そこで、従来の取り組みをさらにステップアップし、社員が仕事にやりがいを持って主体的に行動できる「働きがい」創出をテーマに掲げ、各種支援策に取り組んでいます。県が20年に行った調査で、働きがい創出に取り組み、経営メリットまで得ている企業の割合は約3割しかありませんでした。これを5年後までに5割まで引き上げることを目標にしています。
働きがいのある組織づくりが使命世界各国で企業の働きがいに関する調査・分析を手掛けるグレート・プレイス・トゥ・ワーク(GPTW)を活用した事業を進めています。GPTWの「働きがいのある会社」調査に参加する企業約30社に費用の一部を補助。応募開始から問い合わせが相次ぎ、関心の高さを感じました。この調査は従業員に約60項目のアンケートを行います。経営者にとって耳の痛い回答が並ぶこともありますが、「社員がやりがいを持って働ける環境をつくることが経営者の使命です」と語る経営者もおり、心強く感じました。

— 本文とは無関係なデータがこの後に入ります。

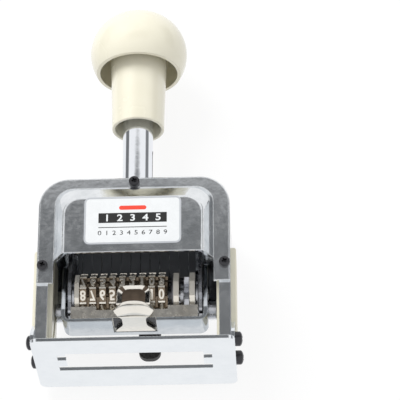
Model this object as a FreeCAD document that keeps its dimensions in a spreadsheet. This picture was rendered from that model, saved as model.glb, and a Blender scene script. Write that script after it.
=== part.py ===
import FreeCAD, Part
import Sketcher
import math
import os
import re

# Self-inking numbering machine, standing on its sole: +Z up, -Y the front with the
# hood, millimetres. The origin is on the paper plane, under the axis of the plunger.

doc = FreeCAD.newDocument("NumberingMachine")
Vector = FreeCAD.Vector

SIZES = {
    # Base: a sole plate with a print window and an ear turned up at each side.
    "base_deep": 37, "sole_thick": 1.2, "sole_round": 2.5,
    "ear_thick": 1.2, "ear_low": 4, "ear_high": 9, "ear_half": 17, "ear_top_half": 11.5,
    "window_gap": 2.7, "window_step": 2.8, "window_front": 8.3, "window_rear": 5,
    "notch_front": 6.6, "tab_front": 3.2, "tab_rear": 1.5,
    "base_screw_y": 7.5, "base_screw_z": 4.6, "base_head": 2.4, "base_head_high": 2.4,
    # Main frame: an inverted U with a slot in each leg for the guides.
    "frame_high": 61, "frame_deep": 29, "leg_thick": 3.8, "bridge_thick": 3.8,
    "frame_round": 10, "screw_shank": 1.2, "screw_grip": 5, "head_edge": 0.5,
    "guide_front": 7.2, "guide_rear": 5.2, "guide_high": 37.5, "guide_sheet": 1,
    "guide_lap": 0.8, "guide_proud": 1.8, "groove_play": 0.3,
    # Covers: a pressed hood at the front and a plate with a raised panel at the rear.
    "cover_thick": 1, "cover_low": 22.2, "cover_edge": 0.4, "hood_gap": 1.7,
    "hood_low": 30.5, "hood_top": 57, "hood_step": 1.3, "hood_step_deep": 1.8,
    "hood_deep": 5.5, "hood_draft": 3.3, "hood_slope": 6.4, "hood_round": 6,
    "hood_soft": 1.2, "cover_head": 1.8, "cover_head_high": 1.6, "cover_screw_top": 59.2,
    "cover_screw_side": 28.6, "plate_wide": 31, "plate_tall": 16.3, "plate_low": 33.8,
    "plate_thick": 0.5, "plate_sunk": 0.35, "plate_round": 1.4,
    "panel_half": 21, "panel_low": 27, "panel_top": 54, "panel_proud": 0.8, "panel_round": 3,
    # Plunger: the tube, its bushing, the spring inside it and the handle.
    "tube_round": 5.25, "tube_wall": 1.05, "tube_top": 118, "shaft_play": 0.05,
    "collar_round": 8.5, "collar_high": 4.2, "neck_round": 7.5,
    "pin_round": 1.1, "pin_high": 63.1, "slot_play": 0.3, "seat_play": 0.25,
    "seat_high": 2.9, "plug_long": 10, "stud_round": 2.5, "stud_long": 5,
    "coil_wire": 0.45, "coil_play": 0.3,
    "sleeve_low": 88, "sleeve_foot": 9, "sleeve_head": 9.9, "sleeve_bore": 7.95,
    "sleeve_hollow": 18, "knob_round": 17, "knob_edge": 15, "knob_middle": 118.8,
    "knob_low": 110.9, "knob_top": 134.5, "knob_wall": 1, "knob_ceiling": 127,
    # Carriage: side plates under a web, with the wheel axle and the detent comb.
    "press_travel": 15, "web_thick": 2.4, "bumper_gap": 0.3, "bumper_high": 2.9,
    "nut_round": 8, "nut_high": 3, "side_thick": 1.2, "side_front": 7.5,
    "side_rear": 8, "side_low": 15.4, "toe_front": 6, "toe_rear": 3.2, "toe_high": 20,
    "axle_high": 23, "axle_front": 1.6,
    "axle_round": 2, "axle_end": 1.5, "clip_thick": 0.35, "clip_round": 3.2,
    "comb_face": 0.5, "comb_thick": 0.6, "comb_play": 1.1,
    "comb_slit": 0.35, "bar_low": 42, "bar_high": 4, "bar_deep": 3,
    "stay_round": 1.2, "stay_head": 0.5, "stay_high": 46.5, "stay_y": 5.6,
    # Wheels: nine number wheels, blank wheels beside them and a repeat ratchet.
    "wheel_gap": 0.24, "wheel_wide": 3, "band_wide": 2.2, "wheel_round": 8.2,
    "wheel_flat": 7.3, "ridge_wide": 0.6, "ratchet_round": 6.9, "ratchet_root": 5.8,
    "blank_thin": 1.5, "blank_wide": 1.8, "blank_gap": 0.2, "blank_turned": 5,
    "spacer_gap": 0.18, "spacer_wide": 1.8, "spacer_round": 3.4, "spacer_disc": 7.6,
    "disc_thick": 0.5, "pawl_gap": 0.4, "pawl_wide": 1.1, "repeat_gap": 0.1,
    "repeat_wide": 1.7, "repeat_round": 6.6, "repeat_root": 5.3, "tooth_slant": 4,
    "row_shift": 0.05,
    # Feed rocker: two arms on the axle with a rod and a fingered pawl.
    "arm_gap": 0.25, "arm_thick": 0.7, "arm_play": 0.2, "arm_hub": 5.5, "rod_reach": 13,
    "rod_angle": 50,
    "rod_round": 1, "rod_eye": 1, "feed_gap": 0.3, "feed_thick": 1.2, "finger_wide": 0.5,
    # Inker: a stirrup on the axle that holds the pad under the wheels.
    "axle_gap": 0.5, "inker_thick": 1.4, "tray_low": 11.2, "tray_thick": 1.2,
    "tray_front": 8.9, "tray_rear": 2.2, "tray_bend": 3, "inker_top": 33.4,
    "inker_top_front": 6, "inker_top_rear": 1, "inker_waist": 16, "inker_back": 3.9,
    "follower_reach": 4.9, "follower_angle": 45, "follower_round": 3,
    "roller_wide": 2.5, "follower_gap": 0.4, "follower_pin": 1.1, "cut_play": 0.6,
    "cut_rear": 0.1, "holder_gap": 1.8, "holder_floor": 0.4, "holder_wall": 0.5, "holder_end": 16.6,
    "holder_middle": 15.3, "holder_left": 12.5, "holder_right": 11, "holder_lip": 14,
    "pad_play": 0.4, "pad_front": 7.8, "pad_rear": 1.4, "pad_thick": 1.7,
    # Clip: a dovetail under the pad holder that ends in a scoop for the thumb.
    "thumb_rear": 0.6, "thumb_flare": 6.6, "thumb_waist": 3.6, "thumb_waist_y": 5.2,
    "thumb_neck": 4.3, "thumb_lip": 5.7, "thumb_bend_y": 11.8, "thumb_lip_y": 15.2,
    "thumb_lip_z": 14.3, "thumb_thick": 0.9, "thumb_top": 22.6, "thumb_back": 11.1,
    "thumb_wall": 0.8, "thumb_mouth": 4.9, "thumb_arch": 1.9, "thumb_rim": 14.2,
    "thumb_rim_top": 12.1, "thumb_flat": 2,
    # Rear controls: the repeat lever and the lock button.
    "lever_x": 3.6, "lever_high": 33, "lever_hub": 4.2, "lever_wide": 4.6,
    "lever_thick": 1, "lever_foot": 10.5, "pivot_round": 2, "pivot_head": 3.2,
    "pivot_head_high": 0.9, "tip_half": 3.7, "tip_low": 8.5, "tip_high": 20,
    "tip_wall": 0.7, "rear_gap": 0.3, "button_x": -13, "button_z": 46,
    "button_round": 2, "button_cap": 3.4, "button_cap_high": 2.55, "button_travel": 2,
    "button_long": 6.5,
}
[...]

この調査で一定水準を超えた企業は「働きがい認定企業」としてGPTWより認定されます。県内第1号のマエダハウジング(中区)を皮切りに、マイクロンメモリジャパン(東広島市)が続き、前述の補助事業の参加企業からミクセル(中区)、ニシキプリント(西区)、広島県リースタオル(南区)、エイジ(安佐南区)、八紘(同)が認定されました。今後も県内の「働きがい認定企業」が増えるよう取り組みを推進していきたいと思います。
並行して、県内3社をモデル企業としてコンサルタントを派遣する事業も展開しています。廃棄物処理業の共栄美装(西区)、食品製造業のサンヨーフーズ(廿日市市)、自動車部品製造業のハマダ(安芸郡府中町)が働きがい向上を目指して取り組んでいます。
働きがいと言っても、その考え方は企業によってさまざま。福利厚生制度の新設などと異なり、風土を変えることは時間がかかるため、経営者の覚悟と現場のマネジメント体制が求められます。
来年2月15日にはシンポジウムを開き、書籍「日本でいちばん大切にしたい会社」の著者で経営学者の坂本光司氏をお招きし、現場視点で人を大切にする経営の重要性をお話いただきます。自分たちの仕事が社会の役に立ち、ワクワクして楽しいと実感できる職場づくりに一緒に取り組みましょう。